• Exercise goal
Produce an exact copy of all the records.

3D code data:
:::::

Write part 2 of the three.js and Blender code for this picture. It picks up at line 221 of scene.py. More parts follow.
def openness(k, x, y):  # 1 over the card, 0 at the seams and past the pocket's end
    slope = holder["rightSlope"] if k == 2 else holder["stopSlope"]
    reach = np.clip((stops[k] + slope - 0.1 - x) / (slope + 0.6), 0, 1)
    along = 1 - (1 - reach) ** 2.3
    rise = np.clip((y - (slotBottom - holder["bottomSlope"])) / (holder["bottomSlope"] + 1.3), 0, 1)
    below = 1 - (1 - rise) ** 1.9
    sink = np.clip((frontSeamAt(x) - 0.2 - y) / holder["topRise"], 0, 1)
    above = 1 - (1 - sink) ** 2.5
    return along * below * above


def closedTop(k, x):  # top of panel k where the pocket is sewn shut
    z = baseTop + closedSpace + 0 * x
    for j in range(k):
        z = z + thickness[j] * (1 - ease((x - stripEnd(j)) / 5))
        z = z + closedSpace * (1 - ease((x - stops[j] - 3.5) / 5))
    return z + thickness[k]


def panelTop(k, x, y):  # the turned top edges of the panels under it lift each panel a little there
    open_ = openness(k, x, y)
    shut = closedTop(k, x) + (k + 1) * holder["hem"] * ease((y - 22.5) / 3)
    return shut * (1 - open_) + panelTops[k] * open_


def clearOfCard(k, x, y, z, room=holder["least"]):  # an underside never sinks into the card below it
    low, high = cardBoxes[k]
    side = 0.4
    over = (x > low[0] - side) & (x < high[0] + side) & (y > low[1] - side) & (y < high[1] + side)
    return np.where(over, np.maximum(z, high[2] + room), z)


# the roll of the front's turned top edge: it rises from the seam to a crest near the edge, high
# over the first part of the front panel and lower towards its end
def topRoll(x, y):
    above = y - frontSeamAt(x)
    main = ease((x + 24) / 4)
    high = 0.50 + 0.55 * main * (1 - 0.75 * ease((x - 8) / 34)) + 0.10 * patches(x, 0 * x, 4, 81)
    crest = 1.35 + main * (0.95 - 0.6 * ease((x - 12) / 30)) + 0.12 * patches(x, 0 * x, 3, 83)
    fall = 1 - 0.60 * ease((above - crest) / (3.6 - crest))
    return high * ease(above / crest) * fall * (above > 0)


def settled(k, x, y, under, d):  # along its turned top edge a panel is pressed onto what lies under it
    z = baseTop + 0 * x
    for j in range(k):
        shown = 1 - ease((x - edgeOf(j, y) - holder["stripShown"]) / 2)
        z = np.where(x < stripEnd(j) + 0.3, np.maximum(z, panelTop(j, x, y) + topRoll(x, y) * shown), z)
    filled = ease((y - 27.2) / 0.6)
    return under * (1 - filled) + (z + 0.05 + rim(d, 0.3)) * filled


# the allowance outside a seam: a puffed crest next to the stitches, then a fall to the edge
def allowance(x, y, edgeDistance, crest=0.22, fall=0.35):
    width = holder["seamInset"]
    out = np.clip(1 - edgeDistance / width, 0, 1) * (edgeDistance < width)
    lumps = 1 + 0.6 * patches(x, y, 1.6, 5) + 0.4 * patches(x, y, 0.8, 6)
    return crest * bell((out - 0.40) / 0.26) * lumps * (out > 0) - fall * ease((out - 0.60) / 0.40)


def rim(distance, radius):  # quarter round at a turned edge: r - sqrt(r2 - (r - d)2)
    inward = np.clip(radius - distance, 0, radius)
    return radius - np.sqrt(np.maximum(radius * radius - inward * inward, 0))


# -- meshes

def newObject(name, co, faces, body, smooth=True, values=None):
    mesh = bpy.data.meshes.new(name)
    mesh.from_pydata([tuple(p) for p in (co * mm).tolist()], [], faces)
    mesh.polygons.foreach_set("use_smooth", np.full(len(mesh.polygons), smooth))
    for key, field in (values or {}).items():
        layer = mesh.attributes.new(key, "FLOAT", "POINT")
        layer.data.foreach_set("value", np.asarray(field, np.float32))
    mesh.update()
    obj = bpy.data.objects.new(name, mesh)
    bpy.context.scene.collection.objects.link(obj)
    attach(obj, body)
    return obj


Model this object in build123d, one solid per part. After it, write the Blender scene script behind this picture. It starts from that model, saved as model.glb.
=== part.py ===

:::::

• Solution to the problem
Write part 2 of the three.js and Blender code for this picture. It picks up at line 221 of scene.py. More parts follow.
def openness(k, x, y):  # 1 over the card, 0 at the seams and past the pocket's end
    slope = holder["rightSlope"] if k == 2 else holder["stopSlope"]
    reach = np.clip((stops[k] + slope - 0.1 - x) / (slope + 0.6), 0, 1)
    along = 1 - (1 - reach) ** 2.3
    rise = np.clip((y - (slotBottom - holder["bottomSlope"])) / (holder["bottomSlope"] + 1.3), 0, 1)
    below = 1 - (1 - rise) ** 1.9
    sink = np.clip((frontSeamAt(x) - 0.2 - y) / holder["topRise"], 0, 1)
    above = 1 - (1 - sink) ** 2.5
    return along * below * above


def closedTop(k, x):  # top of panel k where the pocket is sewn shut
    z = baseTop + closedSpace + 0 * x
    for j in range(k):
        z = z + thickness[j] * (1 - ease((x - stripEnd(j)) / 5))
        z = z + closedSpace * (1 - ease((x - stops[j] - 3.5) / 5))
    return z + thickness[k]


def panelTop(k, x, y):  # the turned top edges of the panels under it lift each panel a little there
    open_ = openness(k, x, y)
    shut = closedTop(k, x) + (k + 1) * holder["hem"] * ease((y - 22.5) / 3)
    return shut * (1 - open_) + panelTops[k] * open_


def clearOfCard(k, x, y, z, room=holder["least"]):  # an underside never sinks into the card below it
    low, high = cardBoxes[k]
    side = 0.4
    over = (x > low[0] - side) & (x < high[0] + side) & (y > low[1] - side) & (y < high[1] + side)
    return np.where(over, np.maximum(z, high[2] + room), z)


# the roll of the front's turned top edge: it rises from the seam to a crest near the edge, high
# over the first part of the front panel and lower towards its end
def topRoll(x, y):
    above = y - frontSeamAt(x)
    main = ease((x + 24) / 4)
    high = 0.50 + 0.55 * main * (1 - 0.75 * ease((x - 8) / 34)) + 0.10 * patches(x, 0 * x, 4, 81)
    crest = 1.35 + main * (0.95 - 0.6 * ease((x - 12) / 30)) + 0.12 * patches(x, 0 * x, 3, 83)
    fall = 1 - 0.60 * ease((above - crest) / (3.6 - crest))
    return high * ease(above / crest) * fall * (above > 0)


def settled(k, x, y, under, d):  # along its turned top edge a panel is pressed onto what lies under it
    z = baseTop + 0 * x
    for j in range(k):
        shown = 1 - ease((x - edgeOf(j, y) - holder["stripShown"]) / 2)
        z = np.where(x < stripEnd(j) + 0.3, np.maximum(z, panelTop(j, x, y) + topRoll(x, y) * shown), z)
    filled = ease((y - 27.2) / 0.6)
    return under * (1 - filled) + (z + 0.05 + rim(d, 0.3)) * filled


# the allowance outside a seam: a puffed crest next to the stitches, then a fall to the edge
def allowance(x, y, edgeDistance, crest=0.22, fall=0.35):
    width = holder["seamInset"]
    out = np.clip(1 - edgeDistance / width, 0, 1) * (edgeDistance < width)
    lumps = 1 + 0.6 * patches(x, y, 1.6, 5) + 0.4 * patches(x, y, 0.8, 6)
    return crest * bell((out - 0.40) / 0.26) * lumps * (out > 0) - fall * ease((out - 0.60) / 0.40)


def rim(distance, radius):  # quarter round at a turned edge: r - sqrt(r2 - (r - d)2)
    inward = np.clip(radius - distance, 0, radius)
    return radius - np.sqrt(np.maximum(radius * radius - inward * inward, 0))


# -- meshes

def newObject(name, co, faces, body, smooth=True, values=None):
    mesh = bpy.data.meshes.new(name)
    mesh.from_pydata([tuple(p) for p in (co * mm).tolist()], [], faces)
    mesh.polygons.foreach_set("use_smooth", np.full(len(mesh.polygons), smooth))
    for key, field in (values or {}).items():
        layer = mesh.attributes.new(key, "FLOAT", "POINT")
        layer.data.foreach_set("value", np.asarray(field, np.float32))
    mesh.update()
    obj = bpy.data.objects.new(name, mesh)
    bpy.context.scene.collection.objects.link(obj)
    attach(obj, body)
    return obj


Model this object in build123d, one solid per part. After it, write the Blender scene script behind this picture. It starts from that model, saved as model.glb.
=== part.py ===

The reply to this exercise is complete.